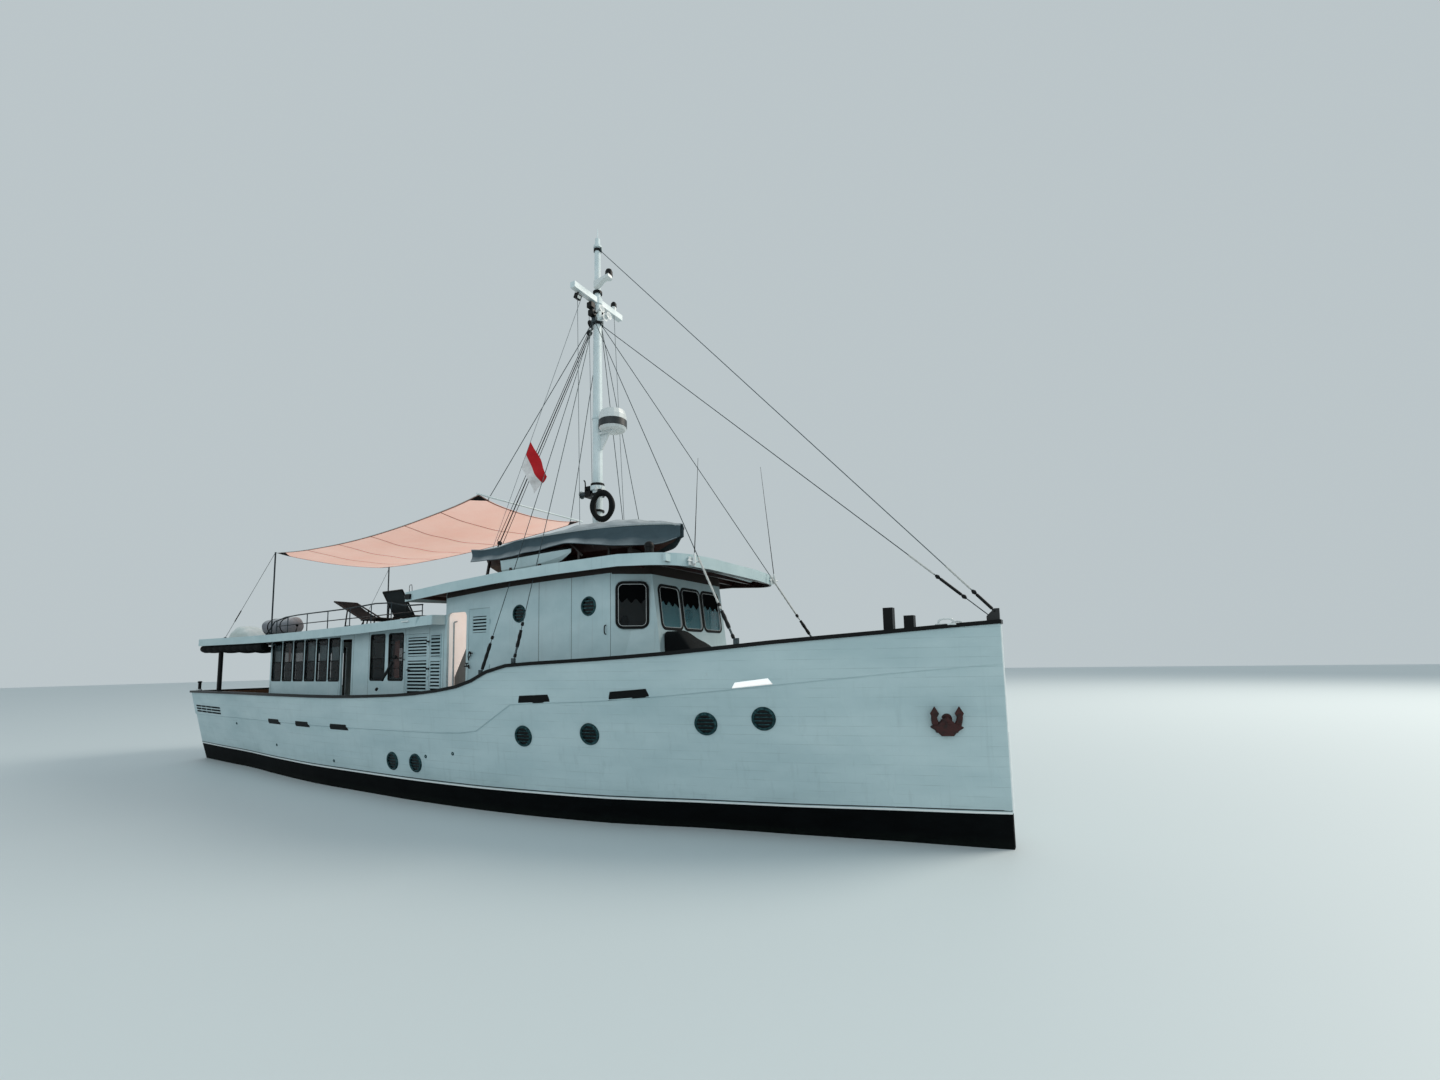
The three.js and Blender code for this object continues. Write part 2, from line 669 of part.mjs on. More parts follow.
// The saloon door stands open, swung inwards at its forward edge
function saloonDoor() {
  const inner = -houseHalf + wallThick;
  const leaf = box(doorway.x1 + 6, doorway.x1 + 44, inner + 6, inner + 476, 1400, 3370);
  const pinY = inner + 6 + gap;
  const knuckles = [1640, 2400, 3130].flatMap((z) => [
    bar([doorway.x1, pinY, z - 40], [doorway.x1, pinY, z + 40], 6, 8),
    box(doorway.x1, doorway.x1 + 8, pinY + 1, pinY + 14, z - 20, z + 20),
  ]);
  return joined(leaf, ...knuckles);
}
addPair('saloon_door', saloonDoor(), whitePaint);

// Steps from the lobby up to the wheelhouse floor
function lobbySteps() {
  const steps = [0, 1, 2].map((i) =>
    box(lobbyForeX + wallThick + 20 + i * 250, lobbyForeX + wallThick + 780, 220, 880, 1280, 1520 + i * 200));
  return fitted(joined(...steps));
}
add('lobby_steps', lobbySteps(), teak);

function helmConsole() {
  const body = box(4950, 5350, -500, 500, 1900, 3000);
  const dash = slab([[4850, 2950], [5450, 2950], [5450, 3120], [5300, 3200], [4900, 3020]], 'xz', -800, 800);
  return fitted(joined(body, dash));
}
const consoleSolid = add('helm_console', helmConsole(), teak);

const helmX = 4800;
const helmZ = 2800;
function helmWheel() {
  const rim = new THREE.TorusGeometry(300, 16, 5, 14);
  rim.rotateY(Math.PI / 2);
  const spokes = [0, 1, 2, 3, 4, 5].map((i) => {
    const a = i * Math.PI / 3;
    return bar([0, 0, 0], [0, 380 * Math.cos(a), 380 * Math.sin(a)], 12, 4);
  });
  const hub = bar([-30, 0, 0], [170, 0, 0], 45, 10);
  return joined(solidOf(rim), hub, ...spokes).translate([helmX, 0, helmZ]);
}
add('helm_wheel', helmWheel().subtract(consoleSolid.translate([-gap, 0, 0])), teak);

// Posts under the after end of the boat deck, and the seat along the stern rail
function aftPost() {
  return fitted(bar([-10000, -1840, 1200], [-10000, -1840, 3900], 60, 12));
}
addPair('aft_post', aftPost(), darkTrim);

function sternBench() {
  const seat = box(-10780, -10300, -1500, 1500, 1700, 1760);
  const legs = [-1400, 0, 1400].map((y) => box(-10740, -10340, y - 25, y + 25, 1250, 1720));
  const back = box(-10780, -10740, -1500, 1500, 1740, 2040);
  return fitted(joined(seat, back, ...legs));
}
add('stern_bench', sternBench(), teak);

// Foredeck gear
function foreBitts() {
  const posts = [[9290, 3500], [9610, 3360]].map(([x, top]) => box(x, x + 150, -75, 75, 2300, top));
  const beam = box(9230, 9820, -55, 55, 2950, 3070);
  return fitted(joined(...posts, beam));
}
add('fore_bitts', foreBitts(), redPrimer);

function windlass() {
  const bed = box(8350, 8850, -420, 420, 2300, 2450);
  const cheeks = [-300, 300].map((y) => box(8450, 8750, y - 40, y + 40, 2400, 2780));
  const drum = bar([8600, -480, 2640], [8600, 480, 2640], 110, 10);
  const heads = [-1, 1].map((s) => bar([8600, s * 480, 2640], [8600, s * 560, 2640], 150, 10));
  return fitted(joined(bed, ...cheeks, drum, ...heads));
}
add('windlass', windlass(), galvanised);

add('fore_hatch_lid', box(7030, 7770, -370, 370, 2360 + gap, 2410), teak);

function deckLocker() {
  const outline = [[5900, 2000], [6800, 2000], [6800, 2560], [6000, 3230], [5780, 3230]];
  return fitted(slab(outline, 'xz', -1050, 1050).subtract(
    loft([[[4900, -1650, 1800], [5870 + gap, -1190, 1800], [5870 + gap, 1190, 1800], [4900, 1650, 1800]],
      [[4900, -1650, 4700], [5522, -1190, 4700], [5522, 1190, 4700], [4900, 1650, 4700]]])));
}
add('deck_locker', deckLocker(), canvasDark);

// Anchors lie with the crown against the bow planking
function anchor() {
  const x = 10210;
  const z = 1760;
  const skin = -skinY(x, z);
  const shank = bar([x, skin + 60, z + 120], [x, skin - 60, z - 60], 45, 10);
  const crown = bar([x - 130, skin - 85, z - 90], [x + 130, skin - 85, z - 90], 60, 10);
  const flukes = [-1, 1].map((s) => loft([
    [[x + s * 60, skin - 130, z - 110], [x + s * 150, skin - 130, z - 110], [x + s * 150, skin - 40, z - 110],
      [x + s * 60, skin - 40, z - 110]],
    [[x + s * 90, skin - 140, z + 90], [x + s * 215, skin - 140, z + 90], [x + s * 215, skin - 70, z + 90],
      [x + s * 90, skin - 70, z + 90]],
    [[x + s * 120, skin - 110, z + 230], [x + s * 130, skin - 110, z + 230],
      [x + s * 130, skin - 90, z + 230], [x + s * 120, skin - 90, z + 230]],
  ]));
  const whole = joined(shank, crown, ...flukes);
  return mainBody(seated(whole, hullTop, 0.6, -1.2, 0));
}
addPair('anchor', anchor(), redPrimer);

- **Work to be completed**
Write out the whole listing again. Match it word for word.

- **Solution to the problem**
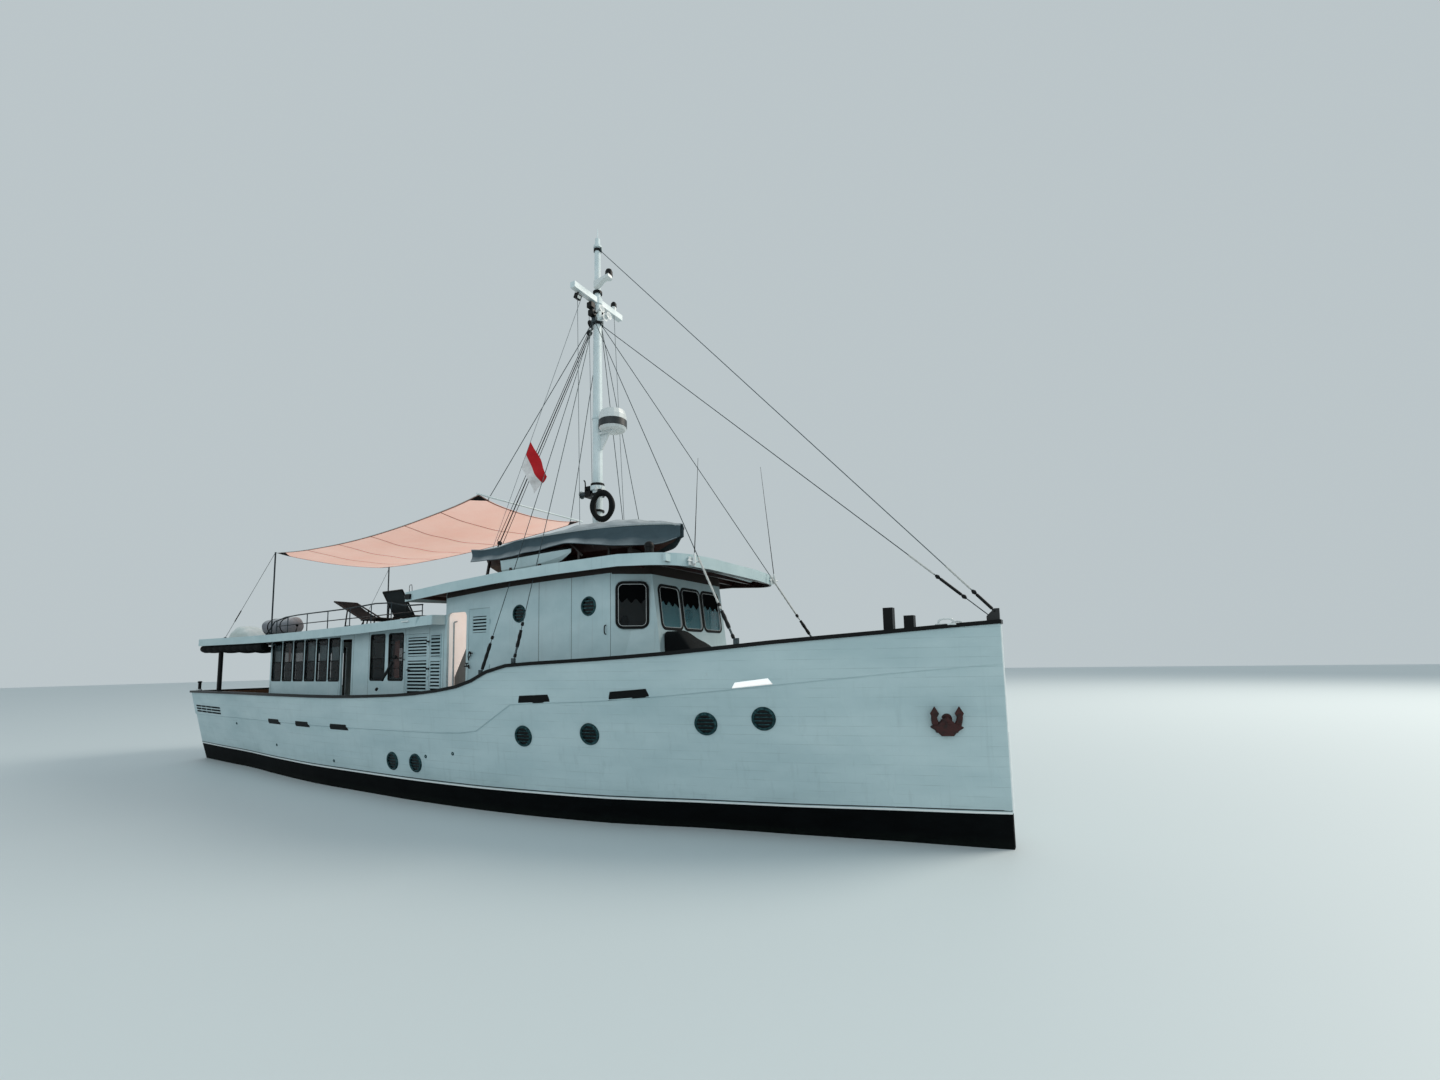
The three.js and Blender code for this object continues. Write part 2, from line 669 of part.mjs on. More parts follow.
// The saloon door stands open, swung inwards at its forward edge
function saloonDoor() {
  const inner = -houseHalf + wallThick;
  const leaf = box(doorway.x1 + 6, doorway.x1 + 44, inner + 6, inner + 476, 1400, 3370);
  const pinY = inner + 6 + gap;
  const knuckles = [1640, 2400, 3130].flatMap((z) => [
    bar([doorway.x1, pinY, z - 40], [doorway.x1, pinY, z + 40], 6, 8),
    box(doorway.x1, doorway.x1 + 8, pinY + 1, pinY + 14, z - 20, z + 20),
  ]);
  return joined(leaf, ...knuckles);
}
addPair('saloon_door', saloonDoor(), whitePaint);

// Steps from the lobby up to the wheelhouse floor
function lobbySteps() {
  const steps = [0, 1, 2].map((i) =>
    box(lobbyForeX + wallThick + 20 + i * 250, lobbyForeX + wallThick + 780, 220, 880, 1280, 1520 + i * 200));
  return fitted(joined(...steps));
}
add('lobby_steps', lobbySteps(), teak);

function helmConsole() {
  const body = box(4950, 5350, -500, 500, 1900, 3000);
  const dash = slab([[4850, 2950], [5450, 2950], [5450, 3120], [5300, 3200], [4900, 3020]], 'xz', -800, 800);
  return fitted(joined(body, dash));
}
const consoleSolid = add('helm_console', helmConsole(), teak);

const helmX = 4800;
const helmZ = 2800;
function helmWheel() {
  const rim = new THREE.TorusGeometry(300, 16, 5, 14);
  rim.rotateY(Math.PI / 2);
  const spokes = [0, 1, 2, 3, 4, 5].map((i) => {
    const a = i * Math.PI / 3;
    return bar([0, 0, 0], [0, 380 * Math.cos(a), 380 * Math.sin(a)], 12, 4);
  });
  const hub = bar([-30, 0, 0], [170, 0, 0], 45, 10);
  return joined(solidOf(rim), hub, ...spokes).translate([helmX, 0, helmZ]);
}
add('helm_wheel', helmWheel().subtract(consoleSolid.translate([-gap, 0, 0])), teak);

// Posts under the after end of the boat deck, and the seat along the stern rail
function aftPost() {
  return fitted(bar([-10000, -1840, 1200], [-10000, -1840, 3900], 60, 12));
}
addPair('aft_post', aftPost(), darkTrim);

function sternBench() {
  const seat = box(-10780, -10300, -1500, 1500, 1700, 1760);
  const legs = [-1400, 0, 1400].map((y) => box(-10740, -10340, y - 25, y + 25, 1250, 1720));
  const back = box(-10780, -10740, -1500, 1500, 1740, 2040);
  return fitted(joined(seat, back, ...legs));
}
add('stern_bench', sternBench(), teak);

// Foredeck gear
function foreBitts() {
  const posts = [[9290, 3500], [9610, 3360]].map(([x, top]) => box(x, x + 150, -75, 75, 2300, top));
  const beam = box(9230, 9820, -55, 55, 2950, 3070);
  return fitted(joined(...posts, beam));
}
add('fore_bitts', foreBitts(), redPrimer);

function windlass() {
  const bed = box(8350, 8850, -420, 420, 2300, 2450);
  const cheeks = [-300, 300].map((y) => box(8450, 8750, y - 40, y + 40, 2400, 2780));
  const drum = bar([8600, -480, 2640], [8600, 480, 2640], 110, 10);
  const heads = [-1, 1].map((s) => bar([8600, s * 480, 2640], [8600, s * 560, 2640], 150, 10));
  return fitted(joined(bed, ...cheeks, drum, ...heads));
}
add('windlass', windlass(), galvanised);

add('fore_hatch_lid', box(7030, 7770, -370, 370, 2360 + gap, 2410), teak);

function deckLocker() {
  const outline = [[5900, 2000], [6800, 2000], [6800, 2560], [6000, 3230], [5780, 3230]];
  return fitted(slab(outline, 'xz', -1050, 1050).subtract(
    loft([[[4900, -1650, 1800], [5870 + gap, -1190, 1800], [5870 + gap, 1190, 1800], [4900, 1650, 1800]],
      [[4900, -1650, 4700], [5522, -1190, 4700], [5522, 1190, 4700], [4900, 1650, 4700]]])));
}
add('deck_locker', deckLocker(), canvasDark);

// Anchors lie with the crown against the bow planking
function anchor() {
  const x = 10210;
  const z = 1760;
  const skin = -skinY(x, z);
  const shank = bar([x, skin + 60, z + 120], [x, skin - 60, z - 60], 45, 10);
  const crown = bar([x - 130, skin - 85, z - 90], [x + 130, skin - 85, z - 90], 60, 10);
  const flukes = [-1, 1].map((s) => loft([
    [[x + s * 60, skin - 130, z - 110], [x + s * 150, skin - 130, z - 110], [x + s * 150, skin - 40, z - 110],
      [x + s * 60, skin - 40, z - 110]],
    [[x + s * 90, skin - 140, z + 90], [x + s * 215, skin - 140, z + 90], [x + s * 215, skin - 70, z + 90],
      [x + s * 90, skin - 70, z + 90]],
    [[x + s * 120, skin - 110, z + 230], [x + s * 130, skin - 110, z + 230],
      [x + s * 130, skin - 90, z + 230], [x + s * 120, skin - 90, z + 230]],
  ]));
  const whole = joined(shank, crown, ...flukes);
  return mainBody(seated(whole, hullTop, 0.6, -1.2, 0));
}
addPair('anchor', anchor(), redPrimer);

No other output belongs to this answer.